日本にいるときは端の席が空いていれば端に座るのですが、僕の乗った号車にはほとんど人が乗っていなかったので、安心していました。
列車が動き出すと、フアランポーン駅に着いてからの移動、初日の宿だけはチャイナタウンに予約していたのですが、それが気になっていました。どうやって行こうか、やっぱりタクシーなのかな?等と考えながら一冊の本を取り出して眺めていました
「旅の指さし会話帳(タイ編)」!!
この本は便利ですね。情報センター出版局のベストセラーです。多分
タイ語にフリガナと日本語とイラスト。これを現地の人に見せれば何とかなるという初海外のハードルを一気に下げてくれる代物です。これさえあれば言葉に対する不安は少なくなり旅の一助になるはずです。
「なになに? アオ・アライ・カァ」
ん? 「いらっしゃいませ」
これは、身ぐるみ剥されて全財産を失い途方に暮れて食いぶちを得る為に働くことになったときに使う言葉でしょう。

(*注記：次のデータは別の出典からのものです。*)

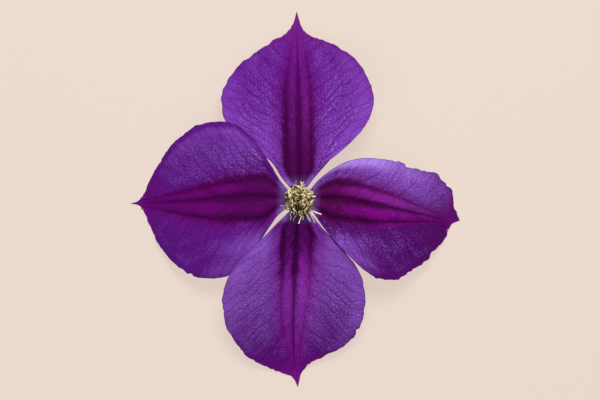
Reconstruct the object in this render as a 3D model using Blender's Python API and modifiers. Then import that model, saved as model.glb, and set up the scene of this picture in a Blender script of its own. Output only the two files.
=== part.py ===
"""One open clematis flower with four tepals, picked with a short stalk and lying face up.

The flower looks up along +Z and rests on its four tips. +Y is the way to the top tepal. The origin is
on the surface, under the middle of the flower's box. Lengths are in metres.
"""

import math
import random

import bmesh
import bpy
import numpy as np

MM = 0.001
GOLDEN_TURN = math.pi * (3.0 - math.sqrt(5.0))  # between one repeat and the next, which spreads them evenly
OBJECT_NAME = "clematis_flower"

# Tepals: the violet blades.
CLAW_HEIGHT = 18.5 * MM  # upper face of the blades where they leave the receptacle
BLADE_THICKNESS = 0.75 * MM
ARCH_POWER = 2.3  # how late a blade bends down: 1 is a straight slope
ARCH_WIDTH_SHARE = 0.4  # how much the distance from the midrib adds to the bend
FLAT_TIP = 5.2 * MM  # length of each tip that flattens out to lie on the surface
TIP_SOFTNESS = 1.0 * MM  # height over which it does so
TWIST = 0.064  # slope across each blade, which lifts its right margin over its neighbour
RIB_DEPTH = 0.42 * MM  # half the height from a groove to the rounded bar beside it
BAND_SHARE = 0.8  # most of a blade's half width that the grooved band takes
BAND_TIP_SHARE = 0.15  # of the band's full width, left at the tip
LOBE_RISE = 0.9 * MM  # how far the smooth part swells between the band and the margin
WAVE_HEIGHT = 0.35 * MM
WAVES_ON_MARGIN = 7.5
BLADE_ROWS = 24
ROW_CROWDING = 1.35  # above 1, rows stand closer towards the tip
BAND_COLUMNS = 3  # on one side: bar, side groove, edge of the band
LOBE_COLUMNS = 4  # on one side, from the band's edge to the margin
WELD_LENGTH = 0.4 * MM  # shorter edges at claw and tip are merged away
PATH_SAMPLES = 600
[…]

多分、この旅の最中に使うことはないな。などと心細さを紛らわせているといつの間にか向かいの席に、50代とおぼしきおばちゃんが私の顔を見ながらにっこりと微笑んでいました
そのおばちゃんは、僕の顔と僕の持つ本を見ながら普通にタイ語らしき言葉で話しかけてきました。
タイ語の勉強を始めて数分の僕にはもちろん、彼女が何を言っているのかわかりません
そのおばちゃん、仮に吉野さんとします。
僕が怪訝そうにしていると、吉野さん、何と隣に座ってきて本を貸せ、貸せという勢いで引っ張ってきます。僕はといえば、ここでこの本を奪われでもしたら生死に関わります。なので、しばらく2人の間で押し問答が続きました。もちろん、言葉は通じていません。

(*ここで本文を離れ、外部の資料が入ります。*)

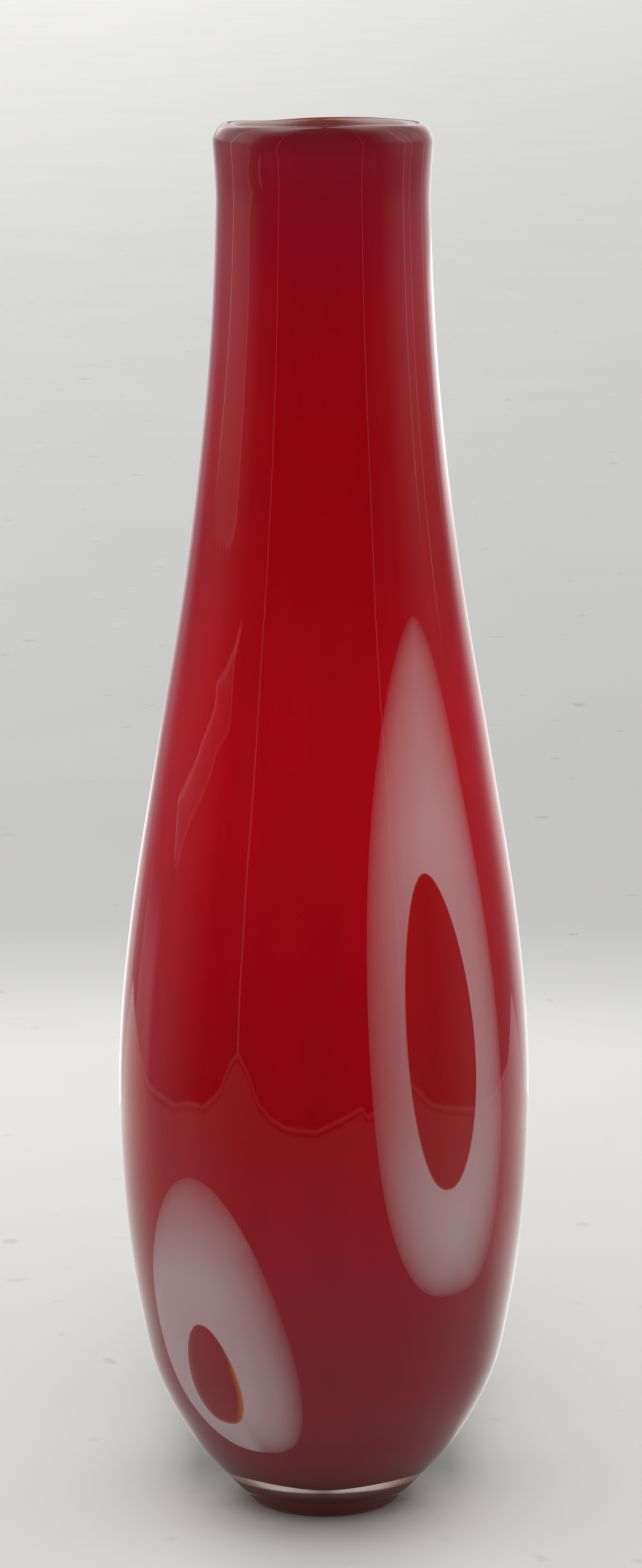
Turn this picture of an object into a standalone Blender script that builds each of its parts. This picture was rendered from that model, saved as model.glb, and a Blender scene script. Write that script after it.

で、結局のところ、僕と吉野さんで本を支える形で貸してみると、しばらくあちこちのページを見た後に、吉野さんがあれこれ指さしながら話し始めました。
彼女が何を言いたかったのか要約すると、どうやら随分前に日本食レストランのような所で働いていたらしく、急に当時が懐かしくなって、日本人らしき僕に話しかけてみたかったようなのです。昔のことを肯定的に懐かしむことの出来る吉野さんは素敵だなと思いました
素敵だったのですが・・・
この吉野さん、やたらと距離が近いのです。
僕の座る横に腰掛け一緒に1冊の本を読む体で体を密着してくるのです
僕の用心深さがそうさせてしまったのでしょうが、見開いた本の右側を彼女が持ち、左側を僕が支えるという構図になってしまっていたのです。
「好きな女の子ともこんなに肩を寄せ合って本を読んだことなんかないのにっ!!」
僕の記憶の中のガンダム、アムロ君が騒ぎ始めたひと時でした。(ご存じの人はアムロ・レイになったつもりで音読してみてください。きっとその懐かしさにニヤけてしまうことでしょう)

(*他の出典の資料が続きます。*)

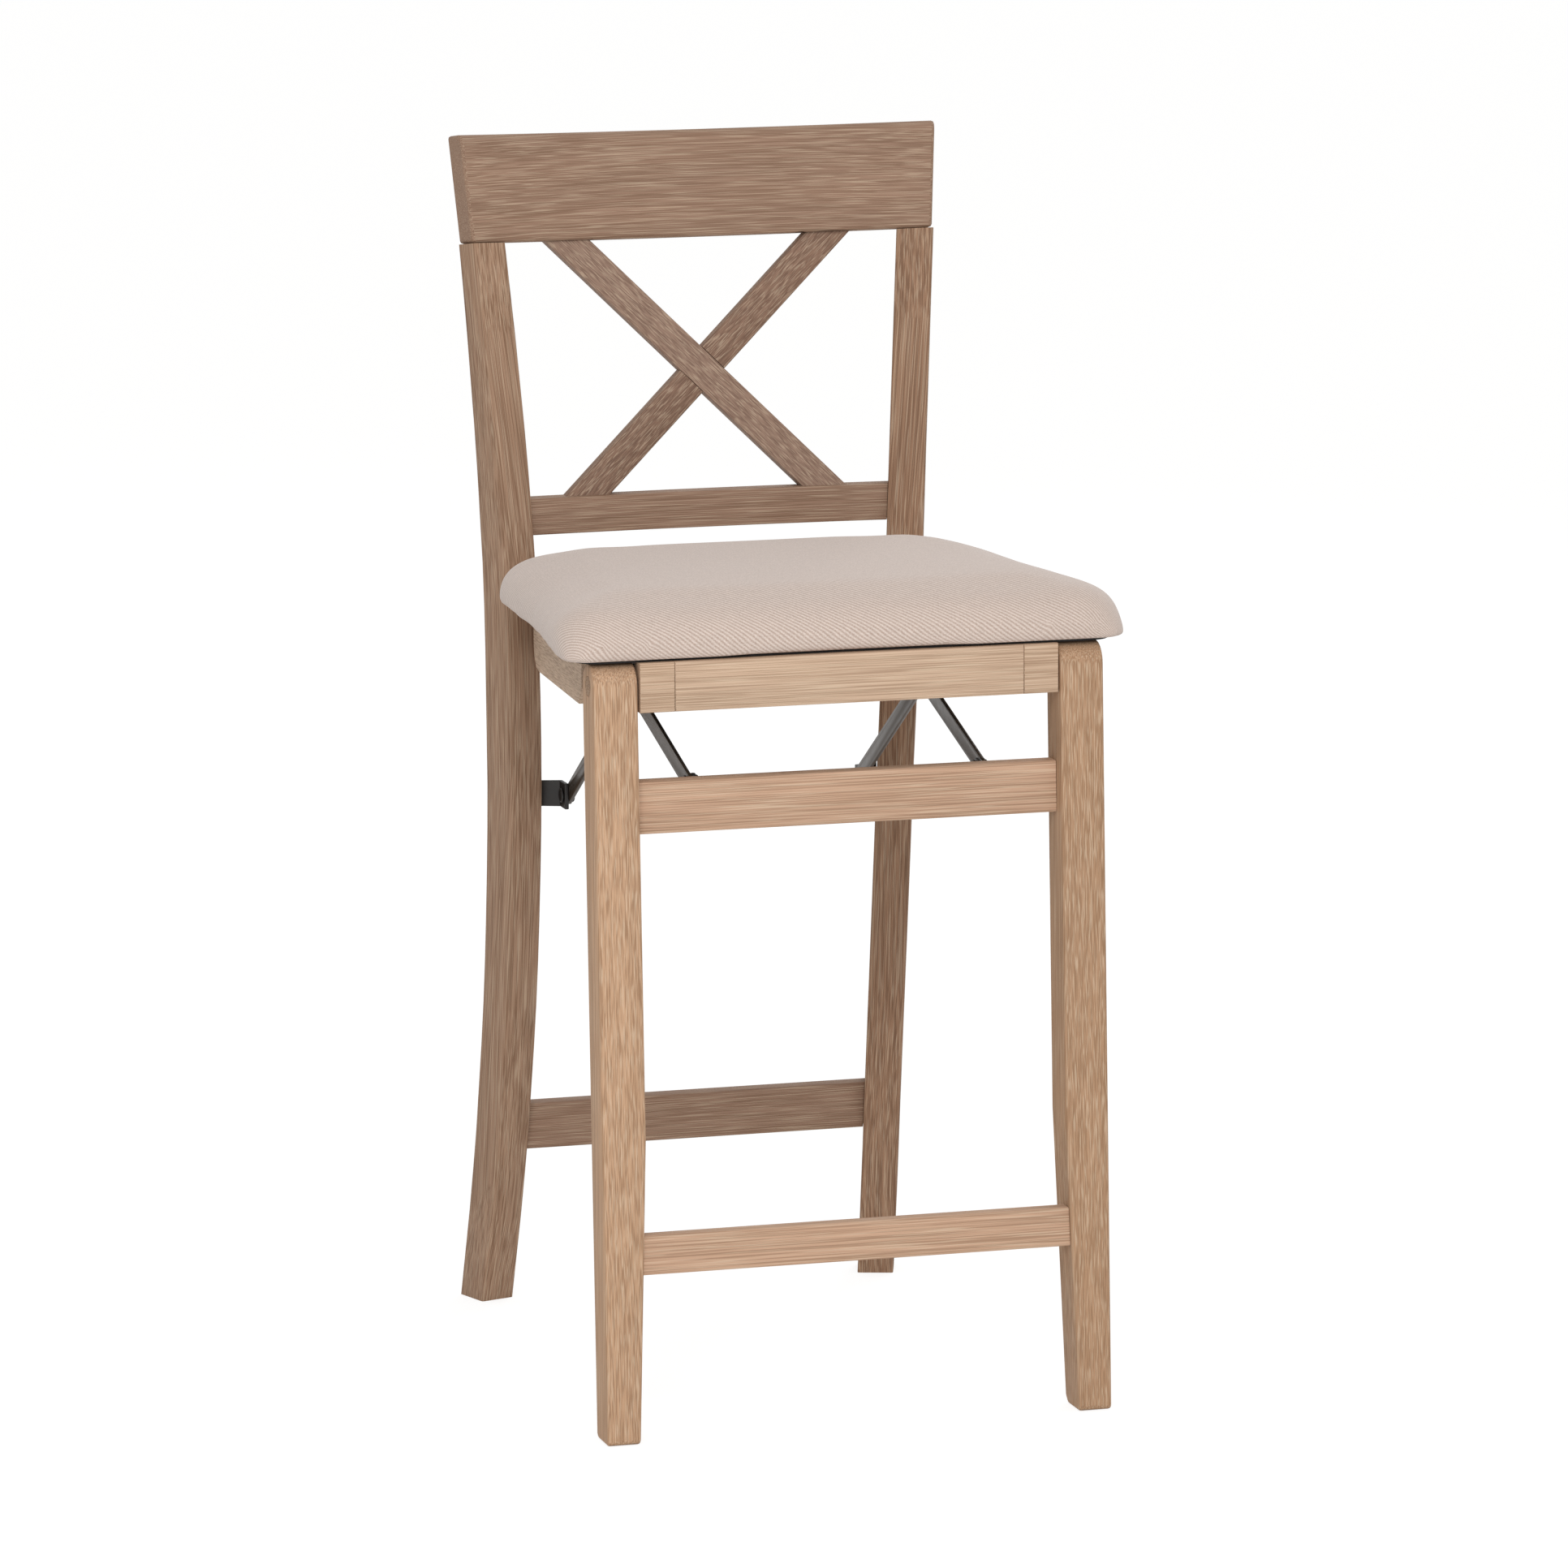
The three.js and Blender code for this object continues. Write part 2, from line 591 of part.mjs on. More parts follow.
// Crest rail: built upright with its lower front edge on the X axis, then tilted back and lifted into place
function crestRail() {
  const rings = [];
  for (let i = 0; i <= crestSteps; i++) {
    const share = (2 * i) / crestSteps - 1;
    // Front and back corner at a height; the board has one thickness, square to its bow
    const corners = (half, z) => {
      const front = new THREE.Vector2(share * half, crestBowDepth * (1 - share ** 2));
      const back = new THREE.Vector2(2 * crestBowDepth * share, half).setLength(crestThickness).add(front);
      return [[front.x, front.y, z], [back.x, back.y, z]];
    };
    rings.push([...corners(crestHalfBottom, 0), ...corners(crestHalfTop, crestHeight).reverse()]);
  }
  return loft(rings).rotateX(-crestTilt).translate(0, crestFootY, postHeight);
}

// Cross slats: a plane leans from the back rail up to the crest rail, and each slat is a strip in it
const slatFootZ = backRailTop - slatStubLength;
const slatHeadZ = postHeight + slatStubLength;
const slatEndShare = slatHalfBottom / backRailReach;
const slatFootY = postInnerFront(backRailTop - backRailHeight / 2).y + backRailSetback
  + backRailBowDepth * (1 - slatEndShare ** 2) + slatCoverThickness;
const slatTopShare = slatHalfTop / crestHalfBottom;
const crestBowAtSlat = crestBowDepth * (1 - slatTopShare ** 2);
const slatHeadY = crestFootY + crestBowAtSlat + (crestThickness - slatThickness) / 2;
const slatTilt = Math.atan2(slatHeadY - slatFootY, postHeight - backRailTop);
const slatRise = (slatHeadZ - slatFootZ) / Math.cos(slatTilt);
const slatSlope = Math.atan2(slatRise, slatHalfBottom + slatHalfTop);
const slatAcross = slatWidth / Math.sin(slatSlope); // its width, measured level

// From the upper left to the lower right; depths are measured forward from the back face of the slat
function slat(grow, depth0, depth1) {
  const half = slatAcross / 2 + grow / Math.sin(slatSlope);
  const step = (grow * (slatHalfBottom + slatHalfTop)) / slatRise;
  const shape = outline([
    [slatHalfBottom + step - half, -grow],
    [slatHalfBottom + step + half, -grow],
    [-slatHalfTop - step + half, slatRise + grow],
    [-slatHalfTop - step - half, slatRise + grow],
  ]);
  const geometry = new THREE.ExtrudeGeometry(shape, { depth: depth1 - depth0, bevelEnabled: false });
  const [s, c] = [Math.sin(slatTilt), Math.cos(slatTilt)];
  const back = new THREE.Vector2(slatFootY - slatStubLength * Math.tan(slatTilt), slatFootZ);
  const place = new THREE.Matrix4().set(
    1, 0, 0, 0,
    0, s, -c, back.x + slatThickness * c - depth0 * c,
    0, c, s, back.y - slatThickness * s + depth0 * s,
    0, 0, 0, 1);
  return geometry.applyMatrix4(place);
}

const slatBlank = slat(0, 0, slatThickness);
const slatSleeve = slat(joinGap, -joinGap, slatThickness + joinGap);
const lapDepth = slatThickness / 2;
const frontSlat = cut(slatBlank, mirrored(slat(joinGap, -overrun, lapDepth + joinGap / 2)));
const rearSlat = cut(mirrored(slatBlank), slat(joinGap, lapDepth - joinGap / 2, slatThickness + overrun));

// Dowels between the posts and the crest rail, square to its underside
function crestDowel(grow) {
  const corners = postCorners(postHeight);
  const [x, y] = [0, 1].map((k) => corners.reduce((sum, p) => sum + p[k], 0) / corners.length);
  const [radius, length] = [crestDowelRadius + grow, 2 * (crestDowelDepth + grow)];
  const geometry = new THREE.CylinderGeometry(radius, radius, length, roundSides);
  return geometry.rotateX(Math.PI / 2 - crestTilt).translate(x, y, crestUndersideZ(y));
}

const dowelHoles = [crestDowel(joinGap), mirrored(crestDowel(joinGap))];
add("crest_rail", cut(crestRail(), slatSleeve, mirrored(slatSleeve), ...dowelHoles), oakPost);
addPair("crest_dowel", crestDowel(0), oak);
add("cross_slat_front", frontSlat, oakPost);
add("cross_slat_rear", rearSlat, oakPost);

const lowRail = tenonedRail(lowRailAt, lowRailReach, railTenonShoulder, postShoulders);
add("low_rear_rail", lowRail, oakPost);
const backRail = tenonedRail(backRailAt, backRailReach, railTenonShoulder, postShoulders);
add("back_rail", cut(backRail, slatSleeve, mirrored(slatSleeve)), oakPost);

// Seat pivot brackets on the rear seat rail
const seatRailFront = postInnerFront(seatRailTop - seatRailHeight / 2).y + seatRailSetback;
const pivotArmOuter = sideRailInner - joinGap;
const pivotArmInner = pivotArmOuter - plateThickness;
const pivotFlangeBack = seatRailFront - joinGap;
const pivotFlangeFront = pivotFlangeBack - plateThickness;
const pivotFlangeInner = pivotArmOuter - pivotFlangeWidth;
const pivotFlangeLow = seatRailTop - (seatRailHeight + pivotFlangeHeight) / 2;
const pivotElbow = seatPivotBehind + pivotArmRunLength;

// The arm runs down from the pivot and then back, under the path of the cushion's rear edge
function seatPivotBracket() {
  const slope = Math.atan2(seatPivotHeight - pivotArmLevel, pivotArmRunLength);
  const arm = new THREE.Shape();
  arm.absarc(seatPivotBehind, seatPivotHeight, pivotArmHalf, Math.PI / 2 - slope,
    (3 * Math.PI) / 2 - slope, false);
  arm.absarc(pivotElbow, pivotArmLevel, pivotArmHalf, (3 * Math.PI) / 2 - slope, (3 * Math.PI) / 2, false);
  arm.lineTo(pivotFlangeBack, pivotArmLevel - pivotArmHalf);
  arm.lineTo(pivotFlangeBack, pivotArmLevel + pivotArmHalf);
  arm.lineTo(pivotElbow + pivotArmHalf * Math.tan(slope / 2), pivotArmLevel + pivotArmHalf);
  const flange = box(
    -pivotArmOuter, -pivotFlangeInner, pivotFlangeFront, pivotFlangeBack,
    Math.min(pivotFlangeLow, pivotArmLevel - pivotArmHalf), pivotFlangeLow + pivotFlangeHeight);
  return join(sidePlate(arm, -pivotArmOuter, -pivotArmInner), flange);
}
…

この攻防は30分程続いたのですが、その間、即席のタイ語教室と日本語教室のようでもありました。
また、何人かの人たちが僕らの前の座席を移動していったのですが、こちらを一瞥していくそれぞれの人の顔が「この2人はどういう関係なのだろうか」と訝っているようでした。
それはそうです。僕も違和感たっぷりでしたから
この日僕は、正しく、ボディランゲージで会話は何とかなるということと、人の心をその人の顔から読み取る術を少しだけ会得したのでした。